◆ The request ◆
The data below holds the lines to copy: everything from the line containing "Model this object" to the line containing "images in Y.", both ends included, set down exactly.

---

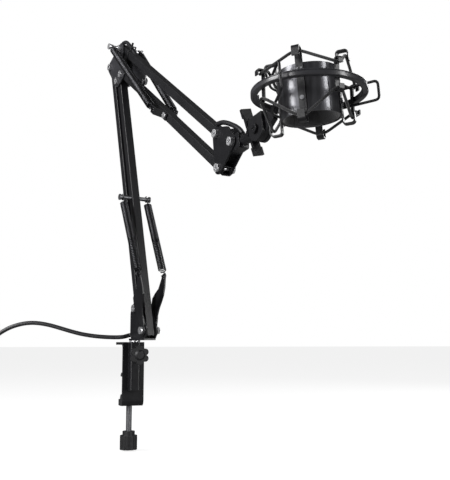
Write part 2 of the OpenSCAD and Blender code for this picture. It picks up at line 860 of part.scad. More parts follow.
// Run of cord, hooked by turns on a leg of the cup and a post of the ring
module cord(side) {
    leg_z = side > 0 ? leg_high : leg_low;
    points = [for (i = [0:7]) for (s = [-1, 1])
        let (a = leg_az[0] + 45 * i)
        i % 2 == 0
            ? rolled(polar(leg_cord_r, a, side * leg_z) + beside(a, s * leg_step))
            : polar(post_cord_r, a, side * post_reach) + beside(a, s * post_step)];
    start = (points[0] + points[1]) / 2;
    gap = 0.03 * unit(points[1] - points[0]);
    run_points = concat([start + gap], [for (i = [1:15]) points[i]], [points[0], start - gap]);
    color(black) in_arm() in_ring() chain(run_points, cord_d, 10);
}

module upper_cord() {
    cord(1);
}

module lower_cord() {
    cord(-1);
}

pin_half = 7.9;

module cup_hinge_pin() {
    color(steel) in_arm() in_cup() translate([hinge_x, 0, -pin_half])
        cylinder(d = 2.4, h = 2 * pin_half, $fn = fine);
}

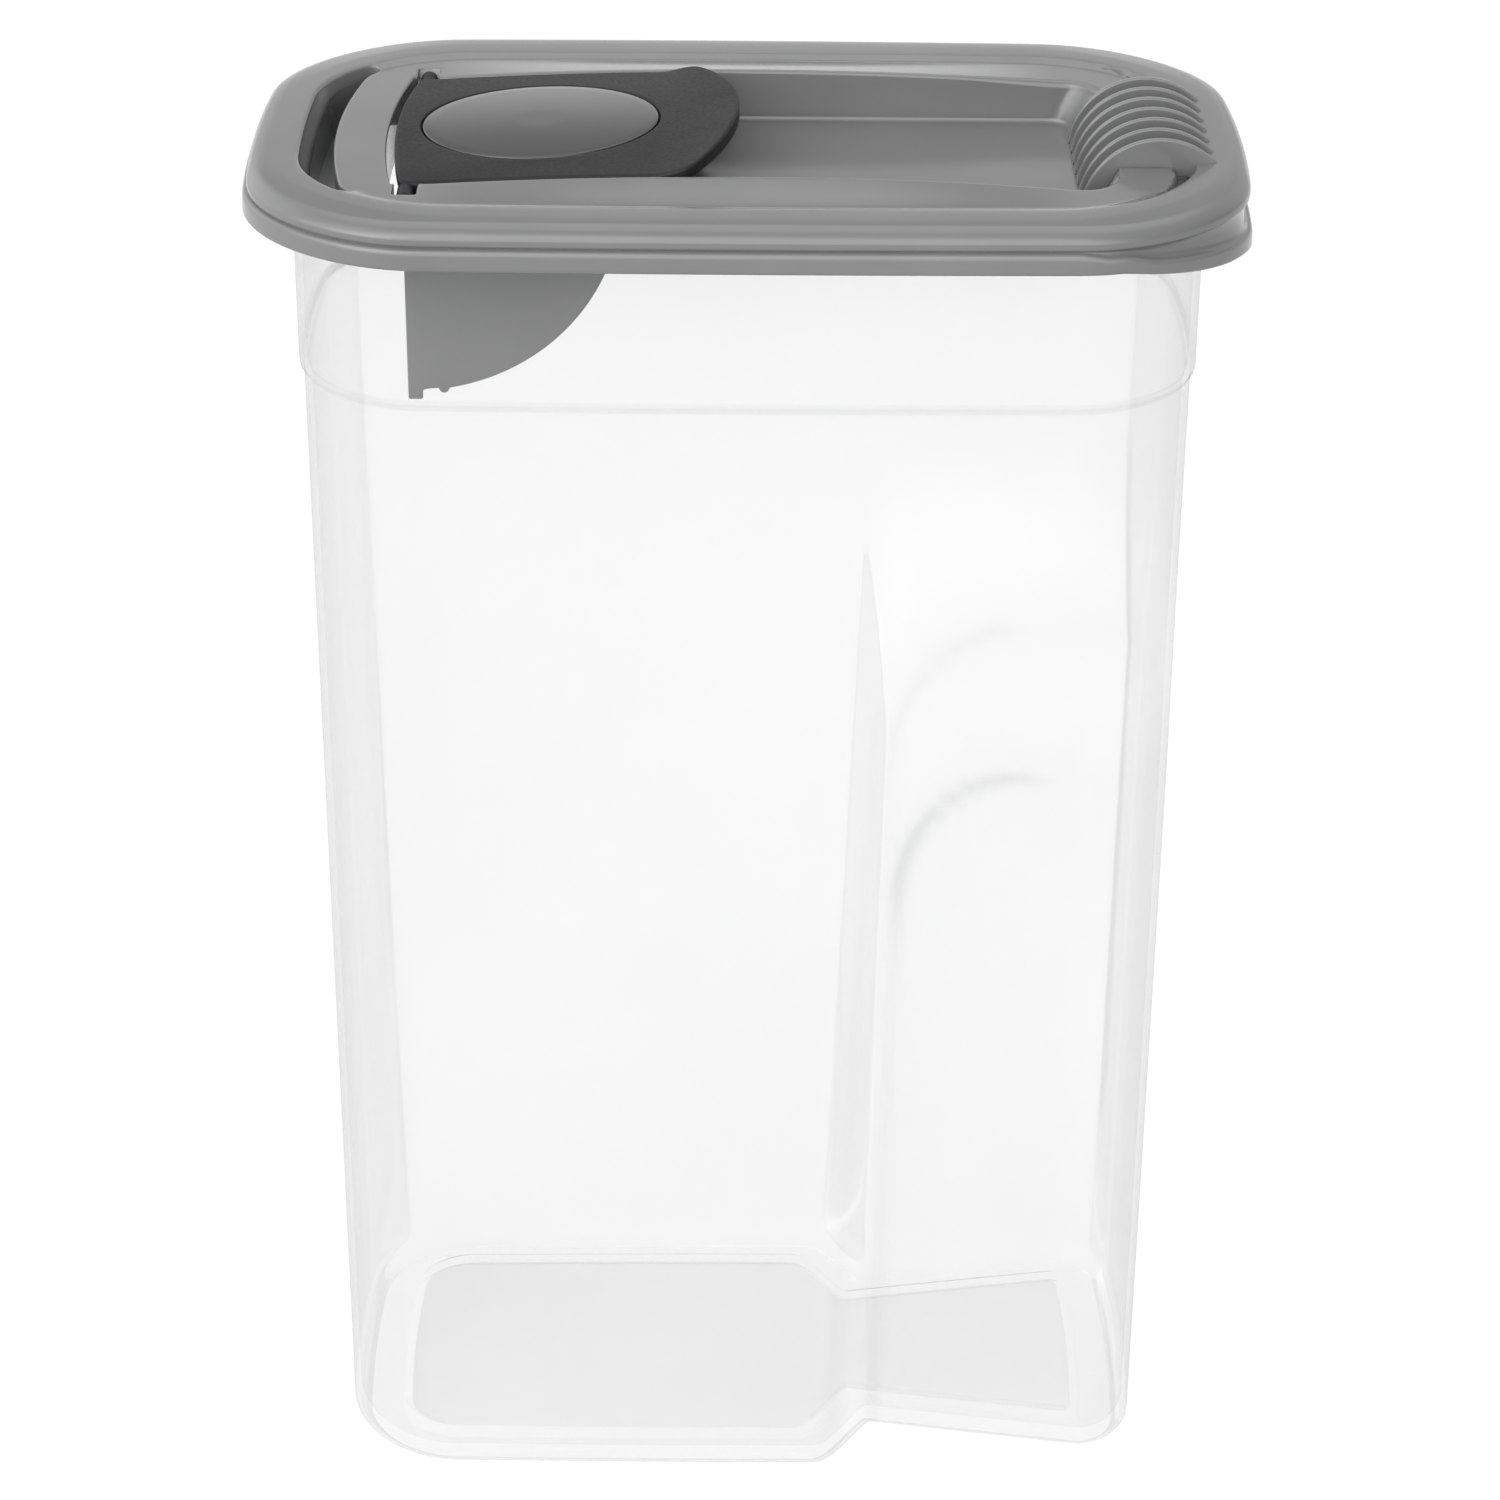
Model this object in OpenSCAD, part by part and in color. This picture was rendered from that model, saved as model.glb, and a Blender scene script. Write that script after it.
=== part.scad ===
// Tall plastic container for cereal, with a press-on lid and a flip spout.
// The container stands on its foot at z = 0. X runs along its length, from the spout at -X
// to the finger grip at +X, and the front and the back are mirror images in Y.

/* [Container] */
// How far the container's ends stand in from the lid's rim
body_in = 9.2; // [8.6:0.1:10.4]
// How far the container's front and back stand in from the lid's rim
body_in_side = 12.2; // [11:0.1:13]
// Distance from the lid's top down to the step, where the container becomes a little wider
step_drop = 41; // [38:1:46]
// How far the container widens at the step
step_out = 0.9; // [0.6:0.1:1.6]
// Taper of each wall from the step down to the foot
taper = 0.35; // [0:0.05:1.5]
// Corner radius at the step
body_corner = 22.6; // [21.6:0.2:24.6]
// Corner radius at the foot
foot_corner = 22.2; // [21:0.2:24]
// Thickness of the container's wall
wall = 1.5; // [1.2:0.1:1.8]

/* [Finger grip] */
// Left edge of the grip at the foot
grip_x = 17; // [14:0.5:20]
// Depth of the grip at its deepest, beside its left edge
grip_depth = 14.5; // [8:0.5:16]
// How much shallower the grip becomes for each millimetre to the right
grip_flare = 0.182; // [0.1:0.002:0.2]
// Distance from the step down to where the grip begins to sink in
grip_drop = 39; // [25:1:55]
// Height over which the grip sinks in
grip_slope = 45; // [35:1:60]
// Radius of the container's corner beside the grip
grip_corner = 11; // [9:0.5:13]

/* [Lid] */
// Length of the lid's rim
lid_len = 191.4; // [184:0.2:200]
// Width of the lid's rim, front to back
lid_wid = 112.8; // [111:0.2:120]
// Corner radius of the lid's rim
lid_corner = 32.3; // [31:0.1:34]
// Height of the lid's top face
lid_z = 290; // [255:1:330]
// How far the skirt's lower edge flares out past the rim
flare = 1; // [0.6:0.1:1.8]
// Distance from the lid's top down to the skirt's lower edge
skirt_drop = 8.4; // [7.6:0.1:8.8]
// How far the pull lip hangs below the skirt at the right end
lip_drop = 6; // [4:0.5:9]
// Height of the crown of the lid's inner part and of the cover, in the middle of the length
crown = 2; // [1:0.1:2.4]
// How far the middle of the front and of the back bulges out
bow = 1.4; // [0.6:0.1:2]
// How far the middle of each end bulges out
end_bow = 4.7; // [3.5:0.1:5.5]

/* [Well and spout] */
// Half the width of the well, front to back
well_half = 30.5; // [28.5:0.5:31]
// Depth of the well
well_depth = 9; // [7.5:0.5:10]
// Distance from the lid's right end to the well's upper edge
well_in = 25.6; // [25:0.2:28]
// Distance from the lid's left end to the spout's hinge
hinge_in = 31.5; // [30.5:0.1:33]
// Distance from the lid's top down to the spout's hinge
hinge_drop = 2.7; // [2.6:0.1:3]
// Radius of the hinge barrel
barrel_r = 1.7; // [1.5:0.1:1.8]
// Radius of the quarter-round cheeks
cheek_r = 40.5; // [36:0.5:41]
// Length of the cover with its tab
cover_len = 66.2; // [61:0.2:68]
// How far the tab's tip rises above the cover's arch
tab_lift = 4.1; // [1:0.1:4.4]

/* [Thumb ribs] */
// Number of ribs
ribs = 7; // [3:2:7]
// Distance from one rib to the next
rib_pitch = 6; // [5:0.1:6]
// Thickness of a rib
rib_t = 1.3; // [1:0.1:2]
// Radius of a rib's arched top
rib_r = 14.8; // [14.4:0.1:15.2]

/* [Hidden] */
$fn = 96;
eps = 0.01;
far = 400;

// Colours
clear_grey = [0.92, 0.93, 0.94, 0.35];
lid_grey = [0.50, 0.50, 0.51];
soft_black = [0.17, 0.17, 0.18];
gloss_grey = [0.33, 0.33, 0.34];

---

◆ Response ◆
Model this object in OpenSCAD, part by part and in color. This picture was rendered from that model, saved as model.glb, and a Blender scene script. Write that script after it.
=== part.scad ===
// Tall plastic container for cereal, with a press-on lid and a flip spout.
// The container stands on its foot at z = 0. X runs along its length, from the spout at -X
// to the finger grip at +X, and the front and the back are mirror images in Y.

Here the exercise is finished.